Your instructions ->
Return verbatim the inclusive range of lines running from the line that contains "const tasselTop = at(cleat.x" to the line that contains "obj.parent = empty". Omit every other line.

Material ->
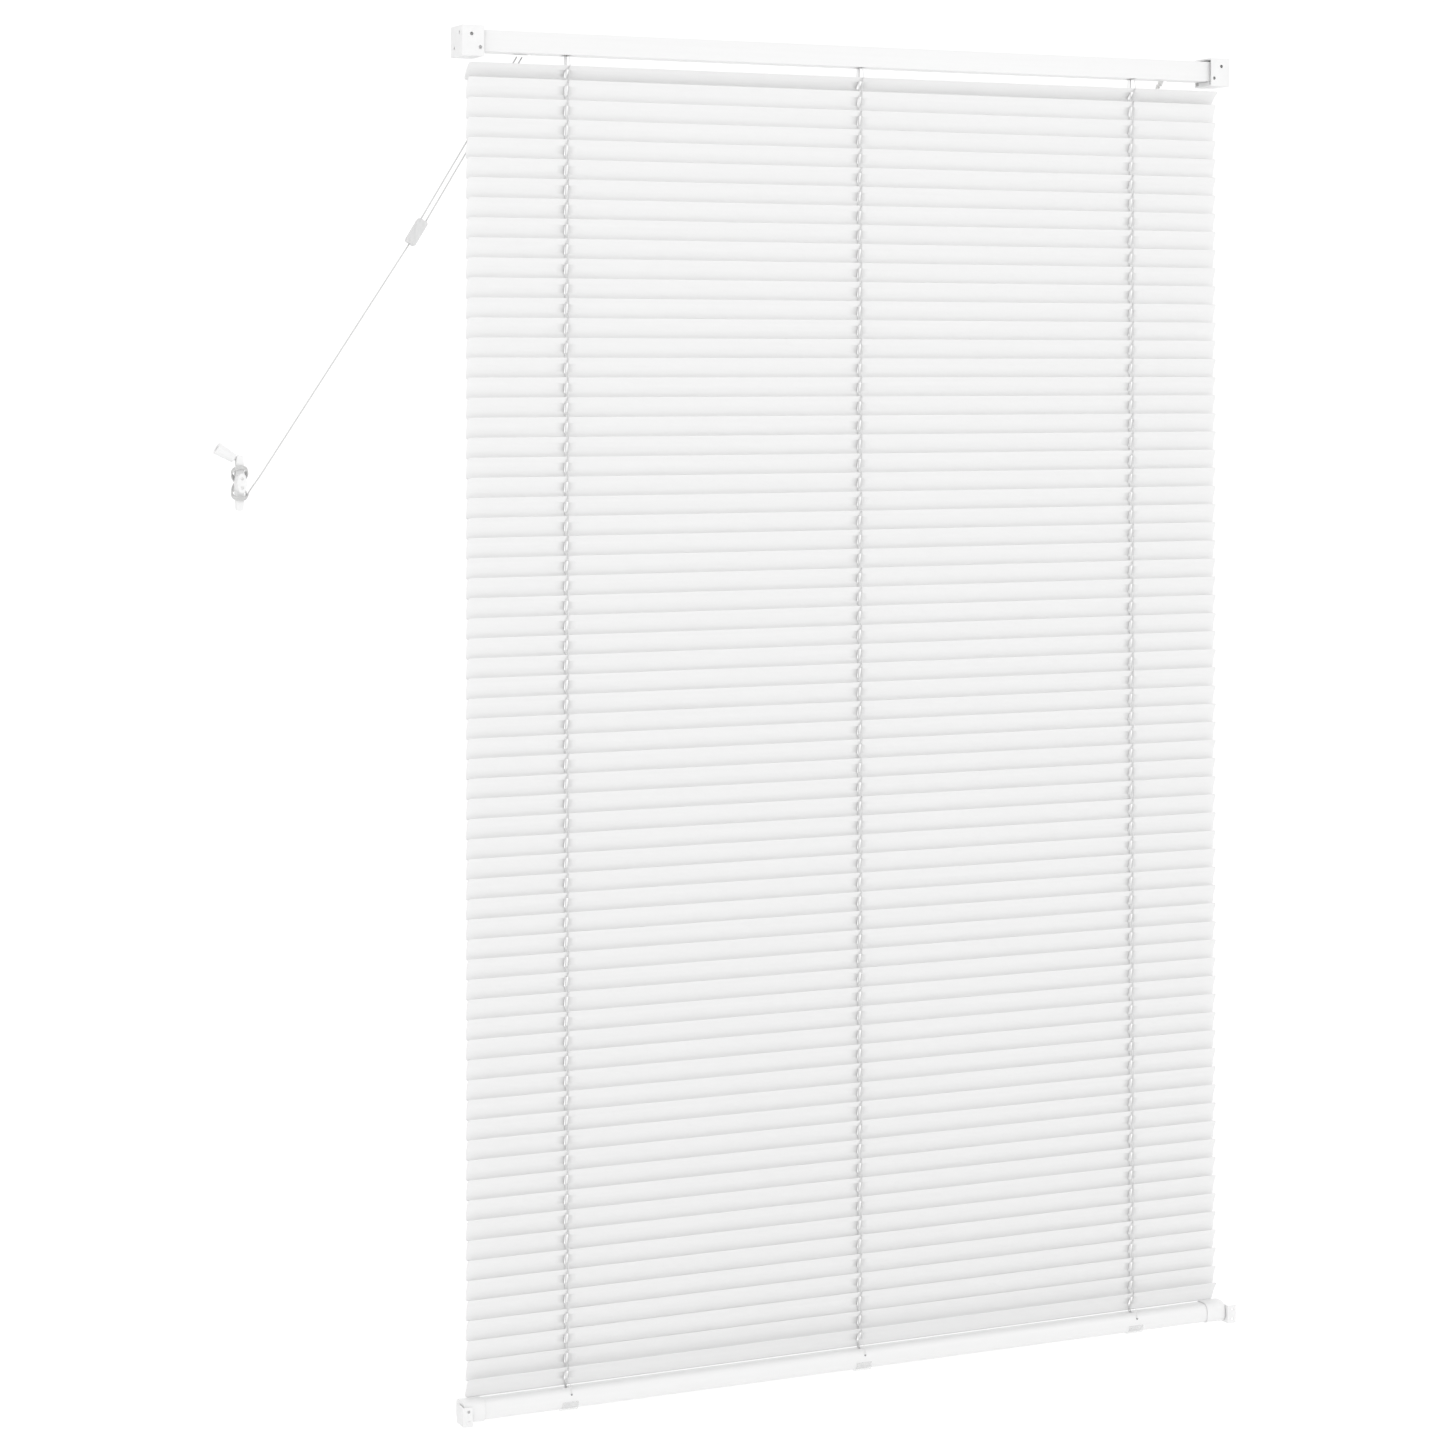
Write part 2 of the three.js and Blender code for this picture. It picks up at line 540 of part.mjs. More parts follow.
// The tail cord runs from the connector to the cleat, and the winding holds the rest of its length.
const windingTop = at(cleat.x + 8.8, 12, cleat.z - 13.4);
const tailStart = connectorTop.clone().addScaledVector(connectorAxis, connectorSize.length + gap);
const tailStop = windingTop.clone().addScaledVector(tailStart.clone().sub(windingTop).normalize(), 4);
add('tail_cord', cordAlong([tailStart, tailStop], cordDiameter, 16), cordWhite);

function cleatOutline(halfWidth, halfHeight, tipWidth) {
  const shape = new THREE.Shape();
  shape.moveTo(halfWidth, 0);
  shape.lineTo(tipWidth, halfHeight - tipWidth);
  shape.absarc(0, halfHeight - tipWidth, tipWidth, 0, Math.PI, false);
  shape.lineTo(-halfWidth, 0);
  shape.lineTo(-tipWidth, tipWidth - halfHeight);
  shape.absarc(0, tipWidth - halfHeight, tipWidth, Math.PI, 2 * Math.PI, false);
  return shape;
}

// Extrudes an upright outline from the wall side to the room side at the cleat.
function uprightPlate(shape, y0, y1) {
  const geometry = new THREE.ExtrudeGeometry(shape, {
    depth: y1 - y0, bevelEnabled: false, curveSegments: 6,
  });
  geometry.applyMatrix4(new THREE.Matrix4().makeBasis(at(1, 0, 0), at(0, 0, 1), at(0, -1, 0)));
  geometry.translate(cleat.x, y1, cleat.z);
  return solidOf(geometry);
}

const cleatPost = [cleat.x - 4.5, cleat.x + 4.5];
const cleatBody = join([
  uprightPlate(cleatOutline(6, 11, 4), 0, 3),
  block(...cleatPost, 2.5, cleat.barY0 + 0.5, cleat.z - 8, cleat.z + 8),
  uprightPlate(cleatOutline(cleat.barWidth / 2, cleat.height / 2, 4), cleat.barY0, cleat.barY1),
]);
const cleatScrewHoles = [-5, 5].map((dz) =>
  rodBetween(at(cleat.x, -1, cleat.z + dz), at(cleat.x, cleat.barY1 + 1, cleat.z + dz), 1.7, 12));
add('cord_cleat', cut(cleatBody, cleatScrewHoles), bracketPlastic);

function capsule(halfWidth, halfHeight) {
  const shape = new THREE.Shape();
  shape.moveTo(halfWidth, halfWidth - halfHeight);
  shape.lineTo(halfWidth, halfHeight - halfWidth);
  shape.absarc(0, halfHeight - halfWidth, halfWidth, 0, Math.PI, false);
  shape.lineTo(-halfWidth, halfWidth - halfHeight);
  shape.absarc(0, halfWidth - halfHeight, halfWidth, Math.PI, 2 * Math.PI, false);
  return shape;
}

add('cleat_winding', cut(uprightPlate(capsule(10, 21), 3.6, 19.6), [
  uprightPlate(cleatOutline(cleat.barWidth / 2 + gap, cleat.height / 2 + gap, 4 + gap),
    cleat.barY0 - gap, cleat.barY1 + gap),
  block(cleatPost[0] - gap, cleatPost[1] + gap, 0, cleat.barY0, cleat.z - 8.3, cleat.z + 8.3),
]), cordWhite);

const tasselTop = at(cleat.x - 6.2, 12, cleat.z + 27.5);
const tasselAxis = at(-0.866, 0, 0.5);
const tasselEnd = tasselTop.clone().addScaledVector(tasselAxis, tassel.length);
const tasselBell = rodBetween(tasselTop, tasselEnd, tassel.smallRadius, 16, tassel.bigRadius);
const tasselBore = rodBetween(
  tasselTop.clone().addScaledVector(tasselAxis, 6), tasselEnd.clone().addScaledVector(tasselAxis, 1), 3.5, 12,
);
add('cord_tassel', cut(tasselBell, [tasselBore]), bracketPlastic);

export default blind;
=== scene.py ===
import json
from math import cos, pi, radians, sin, tau

import bmesh
import bpy
from mathutils import Matrix, Vector


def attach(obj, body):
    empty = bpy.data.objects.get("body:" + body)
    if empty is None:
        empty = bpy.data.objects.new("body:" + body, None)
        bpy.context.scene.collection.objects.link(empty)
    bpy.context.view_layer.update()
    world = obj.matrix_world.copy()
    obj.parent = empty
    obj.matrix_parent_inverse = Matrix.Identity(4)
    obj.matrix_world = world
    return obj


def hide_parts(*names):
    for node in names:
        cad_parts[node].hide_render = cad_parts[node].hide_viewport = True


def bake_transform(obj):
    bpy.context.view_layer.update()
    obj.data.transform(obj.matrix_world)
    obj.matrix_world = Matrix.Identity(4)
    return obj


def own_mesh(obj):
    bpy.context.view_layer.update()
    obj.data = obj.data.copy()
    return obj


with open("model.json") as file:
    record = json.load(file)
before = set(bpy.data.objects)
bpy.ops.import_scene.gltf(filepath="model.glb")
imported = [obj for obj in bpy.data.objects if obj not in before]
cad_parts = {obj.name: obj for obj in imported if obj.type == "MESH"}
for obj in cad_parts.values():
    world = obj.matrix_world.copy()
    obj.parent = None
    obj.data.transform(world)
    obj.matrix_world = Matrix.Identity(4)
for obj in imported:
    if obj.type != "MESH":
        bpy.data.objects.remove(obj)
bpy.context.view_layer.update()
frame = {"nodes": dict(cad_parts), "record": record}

# ---- driving sizes, in millimetres, in the CAD frame ----
MM = 0.001
SLAT_LENGTH = 1000
SLAT_WIDTH = 27
HALF_WIDTH = SLAT_WIDTH / 2
SLAT_CROWN = 1.9
SLAT_THICKNESS = 0.26
SLAT_PITCH = 22.9
SLAT_COUNT = 67
SECOND_SLAT_TOP = -57
TOP_SLAT_Z = -50
CLOSED_TILT = 72
TOP_TILT = 45
BOTTOM_TILT = 62
BOTTOM_SLAT_RISE = 2.2
BLIND_Y = 18
GROUP_FIRST_SLAT = (2, 8, 14, 20, 26, 33, 40, 47, 54, 61)
LADDER_X = (-378, 0, 378)
LADDER_NAMES = ("left", "centre", "right")
NEAR_Y = 11.5
FAR_Y = 21.9
STRING = 0.75
STRING_SIDE = 0.5
RUNG = 0.6
LIFT_CORD = 1.5
LIFT_CORD_Y = 18.4
HEADRAIL_BOTTOM = -29
BOTTOM_RAIL_TOP = -1569
STRING_HOLE = (2.0, 5.2, -1574.5)
STRING_HOLE_WIDTH = 2.3
CORD = 1.6
CLEAT_X = -768.3
CLEAT_Z = -518


def mm(x, y, z):
    return Vector((x * MM, y * MM, z * MM))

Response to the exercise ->
const tasselTop = at(cleat.x - 6.2, 12, cleat.z + 27.5);
const tasselAxis = at(-0.866, 0, 0.5);
const tasselEnd = tasselTop.clone().addScaledVector(tasselAxis, tassel.length);
const tasselBell = rodBetween(tasselTop, tasselEnd, tassel.smallRadius, 16, tassel.bigRadius);
const tasselBore = rodBetween(
  tasselTop.clone().addScaledVector(tasselAxis, 6), tasselEnd.clone().addScaledVector(tasselAxis, 1), 3.5, 12,
);
add('cord_tassel', cut(tasselBell, [tasselBore]), bracketPlastic);

export default blind;
=== scene.py ===
import json
from math import cos, pi, radians, sin, tau

import bmesh
import bpy
from mathutils import Matrix, Vector


def attach(obj, body):
    empty = bpy.data.objects.get("body:" + body)
    if empty is None:
        empty = bpy.data.objects.new("body:" + body, None)
        bpy.context.scene.collection.objects.link(empty)
    bpy.context.view_layer.update()
    world = obj.matrix_world.copy()
    obj.parent = empty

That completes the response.